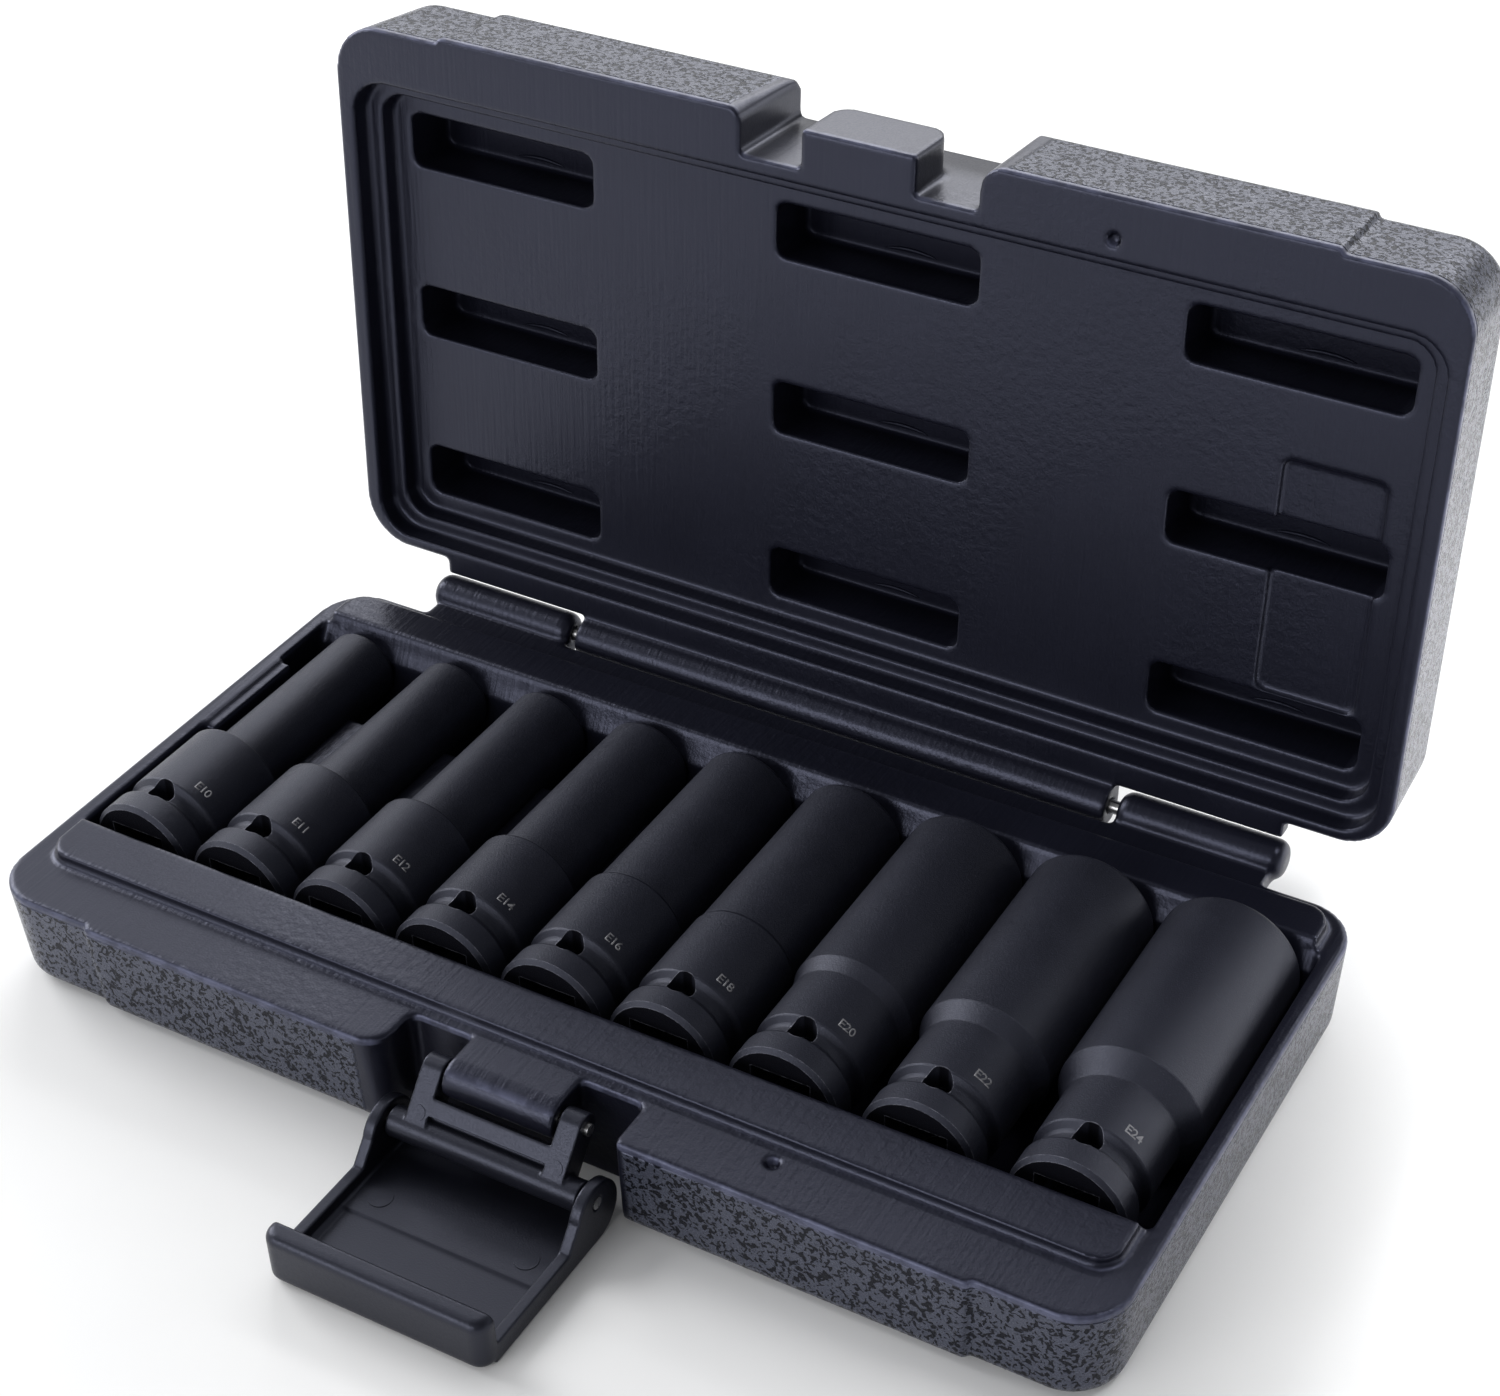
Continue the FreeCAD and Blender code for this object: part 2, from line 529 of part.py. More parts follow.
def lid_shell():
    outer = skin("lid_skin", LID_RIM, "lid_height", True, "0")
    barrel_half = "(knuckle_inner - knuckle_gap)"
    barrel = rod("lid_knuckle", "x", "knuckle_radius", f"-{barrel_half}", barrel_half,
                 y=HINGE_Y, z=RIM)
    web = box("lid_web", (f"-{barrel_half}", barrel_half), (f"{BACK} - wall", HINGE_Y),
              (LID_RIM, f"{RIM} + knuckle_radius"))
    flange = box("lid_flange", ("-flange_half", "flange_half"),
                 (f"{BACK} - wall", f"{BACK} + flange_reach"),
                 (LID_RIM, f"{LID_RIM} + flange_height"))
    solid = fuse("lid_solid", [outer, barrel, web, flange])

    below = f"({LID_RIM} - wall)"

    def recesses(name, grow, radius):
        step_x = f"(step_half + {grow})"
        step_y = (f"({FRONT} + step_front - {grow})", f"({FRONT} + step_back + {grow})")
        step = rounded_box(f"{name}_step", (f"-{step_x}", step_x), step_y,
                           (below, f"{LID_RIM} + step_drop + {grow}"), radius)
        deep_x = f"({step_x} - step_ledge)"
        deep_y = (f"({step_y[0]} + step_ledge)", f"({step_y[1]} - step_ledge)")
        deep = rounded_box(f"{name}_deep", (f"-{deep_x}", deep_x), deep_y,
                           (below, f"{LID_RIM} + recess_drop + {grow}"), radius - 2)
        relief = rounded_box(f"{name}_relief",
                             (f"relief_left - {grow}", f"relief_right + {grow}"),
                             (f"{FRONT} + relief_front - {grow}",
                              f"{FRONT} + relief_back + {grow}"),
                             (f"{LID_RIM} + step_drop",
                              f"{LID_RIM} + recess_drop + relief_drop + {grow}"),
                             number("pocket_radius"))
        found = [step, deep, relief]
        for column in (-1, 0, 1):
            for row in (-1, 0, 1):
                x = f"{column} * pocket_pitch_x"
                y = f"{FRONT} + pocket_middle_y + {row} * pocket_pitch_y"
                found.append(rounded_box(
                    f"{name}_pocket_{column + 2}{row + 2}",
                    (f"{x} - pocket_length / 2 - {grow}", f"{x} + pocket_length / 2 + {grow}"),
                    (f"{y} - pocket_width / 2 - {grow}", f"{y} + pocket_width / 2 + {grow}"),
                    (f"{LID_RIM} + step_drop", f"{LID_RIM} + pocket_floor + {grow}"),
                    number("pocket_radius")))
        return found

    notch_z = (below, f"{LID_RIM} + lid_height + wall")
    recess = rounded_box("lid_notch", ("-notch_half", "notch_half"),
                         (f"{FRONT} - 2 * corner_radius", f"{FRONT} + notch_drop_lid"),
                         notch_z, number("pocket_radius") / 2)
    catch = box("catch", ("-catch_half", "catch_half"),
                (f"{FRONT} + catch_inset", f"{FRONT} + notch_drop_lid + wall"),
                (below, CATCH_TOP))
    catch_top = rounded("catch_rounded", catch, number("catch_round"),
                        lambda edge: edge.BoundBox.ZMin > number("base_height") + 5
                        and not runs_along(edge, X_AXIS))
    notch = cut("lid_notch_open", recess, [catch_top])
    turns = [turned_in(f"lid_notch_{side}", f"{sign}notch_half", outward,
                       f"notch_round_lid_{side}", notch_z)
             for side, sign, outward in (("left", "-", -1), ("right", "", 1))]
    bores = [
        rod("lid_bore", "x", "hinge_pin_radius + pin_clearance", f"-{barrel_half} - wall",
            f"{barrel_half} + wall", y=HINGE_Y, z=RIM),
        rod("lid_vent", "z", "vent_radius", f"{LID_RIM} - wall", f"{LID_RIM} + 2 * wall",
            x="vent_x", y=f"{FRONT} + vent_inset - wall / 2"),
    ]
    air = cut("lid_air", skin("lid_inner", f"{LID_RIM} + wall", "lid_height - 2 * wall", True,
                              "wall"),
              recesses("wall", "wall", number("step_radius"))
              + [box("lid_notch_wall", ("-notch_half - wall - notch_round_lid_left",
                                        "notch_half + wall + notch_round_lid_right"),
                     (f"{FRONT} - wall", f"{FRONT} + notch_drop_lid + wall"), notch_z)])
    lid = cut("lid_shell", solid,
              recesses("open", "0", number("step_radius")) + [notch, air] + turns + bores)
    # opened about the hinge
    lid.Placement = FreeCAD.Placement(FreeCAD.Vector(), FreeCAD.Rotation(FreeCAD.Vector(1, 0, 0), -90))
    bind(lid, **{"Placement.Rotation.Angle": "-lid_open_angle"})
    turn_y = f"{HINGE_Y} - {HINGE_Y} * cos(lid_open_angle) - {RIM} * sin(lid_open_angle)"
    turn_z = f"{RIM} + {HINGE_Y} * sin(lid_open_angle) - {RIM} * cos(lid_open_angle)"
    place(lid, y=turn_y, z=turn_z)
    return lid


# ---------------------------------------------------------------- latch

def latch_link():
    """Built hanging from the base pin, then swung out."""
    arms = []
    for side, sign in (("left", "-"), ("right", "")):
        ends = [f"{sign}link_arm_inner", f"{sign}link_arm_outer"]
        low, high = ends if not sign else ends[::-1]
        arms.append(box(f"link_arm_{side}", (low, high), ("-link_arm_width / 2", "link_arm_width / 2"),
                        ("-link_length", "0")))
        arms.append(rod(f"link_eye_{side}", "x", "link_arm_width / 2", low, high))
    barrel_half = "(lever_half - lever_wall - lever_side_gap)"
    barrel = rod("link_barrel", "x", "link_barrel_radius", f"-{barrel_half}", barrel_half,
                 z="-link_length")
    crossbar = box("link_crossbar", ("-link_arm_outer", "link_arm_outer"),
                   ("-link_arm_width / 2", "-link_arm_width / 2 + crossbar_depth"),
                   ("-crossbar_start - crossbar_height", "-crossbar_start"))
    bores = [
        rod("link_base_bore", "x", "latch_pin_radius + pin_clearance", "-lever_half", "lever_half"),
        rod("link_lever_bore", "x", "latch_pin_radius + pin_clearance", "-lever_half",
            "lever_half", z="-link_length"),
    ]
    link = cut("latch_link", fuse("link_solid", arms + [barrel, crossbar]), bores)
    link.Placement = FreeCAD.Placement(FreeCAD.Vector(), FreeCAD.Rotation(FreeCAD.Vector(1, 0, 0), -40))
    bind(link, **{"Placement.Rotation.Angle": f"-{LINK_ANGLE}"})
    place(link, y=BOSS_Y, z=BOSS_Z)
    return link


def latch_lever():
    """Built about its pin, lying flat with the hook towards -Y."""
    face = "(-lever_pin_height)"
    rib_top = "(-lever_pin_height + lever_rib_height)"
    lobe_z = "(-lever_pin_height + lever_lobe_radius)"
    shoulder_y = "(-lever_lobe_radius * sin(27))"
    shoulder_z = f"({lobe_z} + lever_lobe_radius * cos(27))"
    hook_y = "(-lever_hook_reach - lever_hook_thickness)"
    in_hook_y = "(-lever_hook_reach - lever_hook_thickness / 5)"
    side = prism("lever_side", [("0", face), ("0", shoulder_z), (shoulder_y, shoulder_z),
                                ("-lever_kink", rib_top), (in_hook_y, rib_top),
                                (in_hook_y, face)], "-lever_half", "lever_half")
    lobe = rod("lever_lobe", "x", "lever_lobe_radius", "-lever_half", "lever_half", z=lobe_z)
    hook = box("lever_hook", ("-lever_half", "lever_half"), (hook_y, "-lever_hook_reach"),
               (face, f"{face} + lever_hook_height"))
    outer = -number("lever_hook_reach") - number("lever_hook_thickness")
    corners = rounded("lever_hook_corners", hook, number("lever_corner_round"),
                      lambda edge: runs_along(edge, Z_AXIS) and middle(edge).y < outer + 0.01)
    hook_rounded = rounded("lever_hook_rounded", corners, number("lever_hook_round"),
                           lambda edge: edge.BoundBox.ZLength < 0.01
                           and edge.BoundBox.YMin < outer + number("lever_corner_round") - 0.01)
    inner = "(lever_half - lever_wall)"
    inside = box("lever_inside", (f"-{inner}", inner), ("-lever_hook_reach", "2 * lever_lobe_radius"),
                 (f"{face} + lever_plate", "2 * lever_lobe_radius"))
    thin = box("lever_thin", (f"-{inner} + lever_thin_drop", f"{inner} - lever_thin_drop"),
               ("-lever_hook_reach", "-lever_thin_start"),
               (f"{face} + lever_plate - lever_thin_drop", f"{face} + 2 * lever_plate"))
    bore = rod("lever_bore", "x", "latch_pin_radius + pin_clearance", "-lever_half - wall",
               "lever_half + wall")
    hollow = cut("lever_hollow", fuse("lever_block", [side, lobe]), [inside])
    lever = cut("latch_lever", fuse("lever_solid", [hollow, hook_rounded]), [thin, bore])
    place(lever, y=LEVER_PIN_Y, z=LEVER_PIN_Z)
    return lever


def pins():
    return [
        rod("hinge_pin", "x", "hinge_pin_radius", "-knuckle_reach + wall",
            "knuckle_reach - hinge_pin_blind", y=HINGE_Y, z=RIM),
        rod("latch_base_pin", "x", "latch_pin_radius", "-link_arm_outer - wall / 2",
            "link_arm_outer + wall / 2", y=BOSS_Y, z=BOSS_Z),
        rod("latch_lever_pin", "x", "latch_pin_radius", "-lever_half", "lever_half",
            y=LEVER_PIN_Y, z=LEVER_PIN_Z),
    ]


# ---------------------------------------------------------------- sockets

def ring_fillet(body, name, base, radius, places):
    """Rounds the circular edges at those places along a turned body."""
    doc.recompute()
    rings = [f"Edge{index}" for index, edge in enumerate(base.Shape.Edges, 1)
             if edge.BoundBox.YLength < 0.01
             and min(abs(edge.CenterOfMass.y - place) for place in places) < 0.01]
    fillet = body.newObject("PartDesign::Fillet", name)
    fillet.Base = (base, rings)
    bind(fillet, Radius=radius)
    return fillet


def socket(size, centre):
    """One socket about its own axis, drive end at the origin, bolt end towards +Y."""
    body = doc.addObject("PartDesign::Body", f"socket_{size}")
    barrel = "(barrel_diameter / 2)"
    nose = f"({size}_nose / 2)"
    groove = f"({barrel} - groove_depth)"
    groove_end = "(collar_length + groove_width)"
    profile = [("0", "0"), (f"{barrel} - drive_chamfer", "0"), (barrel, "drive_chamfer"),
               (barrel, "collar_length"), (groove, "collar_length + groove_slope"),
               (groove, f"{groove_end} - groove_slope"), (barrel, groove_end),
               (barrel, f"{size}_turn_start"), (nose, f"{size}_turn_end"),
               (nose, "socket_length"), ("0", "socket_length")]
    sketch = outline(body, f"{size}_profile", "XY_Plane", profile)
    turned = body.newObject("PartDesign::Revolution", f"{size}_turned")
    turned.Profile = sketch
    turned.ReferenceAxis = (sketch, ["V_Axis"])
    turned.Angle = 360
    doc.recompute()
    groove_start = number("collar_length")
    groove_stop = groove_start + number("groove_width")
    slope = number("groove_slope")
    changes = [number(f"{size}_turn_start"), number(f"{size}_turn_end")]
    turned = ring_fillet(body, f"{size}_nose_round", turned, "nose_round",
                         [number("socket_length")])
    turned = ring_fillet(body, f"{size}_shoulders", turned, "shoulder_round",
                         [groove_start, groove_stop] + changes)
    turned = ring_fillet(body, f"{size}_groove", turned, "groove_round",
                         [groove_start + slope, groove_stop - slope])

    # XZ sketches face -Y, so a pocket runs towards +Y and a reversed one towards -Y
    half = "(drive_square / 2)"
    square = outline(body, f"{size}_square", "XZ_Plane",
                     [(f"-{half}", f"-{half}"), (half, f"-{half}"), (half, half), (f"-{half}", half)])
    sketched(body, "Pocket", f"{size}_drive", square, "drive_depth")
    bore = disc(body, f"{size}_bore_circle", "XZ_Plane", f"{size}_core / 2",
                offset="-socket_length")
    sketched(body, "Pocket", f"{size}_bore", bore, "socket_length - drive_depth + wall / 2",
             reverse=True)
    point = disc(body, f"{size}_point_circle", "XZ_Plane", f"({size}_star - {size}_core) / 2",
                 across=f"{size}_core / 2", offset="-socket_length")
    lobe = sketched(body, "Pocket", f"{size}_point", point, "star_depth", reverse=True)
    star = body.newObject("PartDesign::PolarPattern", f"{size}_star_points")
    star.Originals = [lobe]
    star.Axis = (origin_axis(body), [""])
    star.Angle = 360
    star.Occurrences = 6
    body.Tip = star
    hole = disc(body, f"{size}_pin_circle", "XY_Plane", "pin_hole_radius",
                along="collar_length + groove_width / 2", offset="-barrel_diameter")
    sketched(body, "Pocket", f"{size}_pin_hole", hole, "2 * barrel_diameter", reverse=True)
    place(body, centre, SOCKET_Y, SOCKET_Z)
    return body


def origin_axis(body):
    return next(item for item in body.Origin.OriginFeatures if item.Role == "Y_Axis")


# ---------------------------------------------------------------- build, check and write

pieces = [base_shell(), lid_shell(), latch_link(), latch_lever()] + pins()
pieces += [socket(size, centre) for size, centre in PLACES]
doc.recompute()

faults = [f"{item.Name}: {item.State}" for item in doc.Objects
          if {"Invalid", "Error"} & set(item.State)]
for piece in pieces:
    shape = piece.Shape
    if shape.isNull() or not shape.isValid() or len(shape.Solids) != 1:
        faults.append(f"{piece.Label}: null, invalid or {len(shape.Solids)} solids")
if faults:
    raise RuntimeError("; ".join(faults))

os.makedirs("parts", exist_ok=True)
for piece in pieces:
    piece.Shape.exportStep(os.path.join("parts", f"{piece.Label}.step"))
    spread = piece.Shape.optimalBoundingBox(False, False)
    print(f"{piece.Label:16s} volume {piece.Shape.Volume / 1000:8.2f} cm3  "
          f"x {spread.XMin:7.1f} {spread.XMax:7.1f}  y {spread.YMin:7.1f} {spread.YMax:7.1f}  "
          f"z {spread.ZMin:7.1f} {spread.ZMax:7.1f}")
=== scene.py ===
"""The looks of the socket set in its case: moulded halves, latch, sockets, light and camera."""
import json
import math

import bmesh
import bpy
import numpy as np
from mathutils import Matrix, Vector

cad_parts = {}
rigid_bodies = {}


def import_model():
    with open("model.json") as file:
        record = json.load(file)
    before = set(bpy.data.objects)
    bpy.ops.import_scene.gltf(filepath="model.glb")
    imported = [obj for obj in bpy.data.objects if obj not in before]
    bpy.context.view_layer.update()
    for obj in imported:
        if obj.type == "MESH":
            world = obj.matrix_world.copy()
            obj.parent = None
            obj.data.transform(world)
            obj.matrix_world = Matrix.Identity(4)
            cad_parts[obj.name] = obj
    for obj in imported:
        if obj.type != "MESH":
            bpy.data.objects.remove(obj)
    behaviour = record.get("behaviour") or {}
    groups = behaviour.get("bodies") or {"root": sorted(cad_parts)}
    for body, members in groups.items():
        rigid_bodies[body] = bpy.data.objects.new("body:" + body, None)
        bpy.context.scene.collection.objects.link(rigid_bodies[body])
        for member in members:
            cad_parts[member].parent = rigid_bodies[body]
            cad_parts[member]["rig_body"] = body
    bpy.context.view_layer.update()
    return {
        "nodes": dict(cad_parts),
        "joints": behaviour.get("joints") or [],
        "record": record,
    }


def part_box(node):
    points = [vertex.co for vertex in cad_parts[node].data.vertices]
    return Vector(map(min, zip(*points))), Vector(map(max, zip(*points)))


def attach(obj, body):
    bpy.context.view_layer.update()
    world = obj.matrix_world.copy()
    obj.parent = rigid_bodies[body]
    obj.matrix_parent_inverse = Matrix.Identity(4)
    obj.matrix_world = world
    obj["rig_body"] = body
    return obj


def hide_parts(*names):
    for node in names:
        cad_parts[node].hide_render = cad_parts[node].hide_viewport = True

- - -

» Prompt: Starting at the line that contains "zip(*points))), Vector(map(max, zip(*points)))", repeat each line exactly, and stop after the line that contains "for node in".

» Answer to this task:
    return Vector(map(min, zip(*points))), Vector(map(max, zip(*points)))


def attach(obj, body):
    bpy.context.view_layer.update()
    world = obj.matrix_world.copy()
    obj.parent = rigid_bodies[body]
    obj.matrix_parent_inverse = Matrix.Identity(4)
    obj.matrix_world = world
    obj["rig_body"] = body
    return obj


def hide_parts(*names):
    for node in names:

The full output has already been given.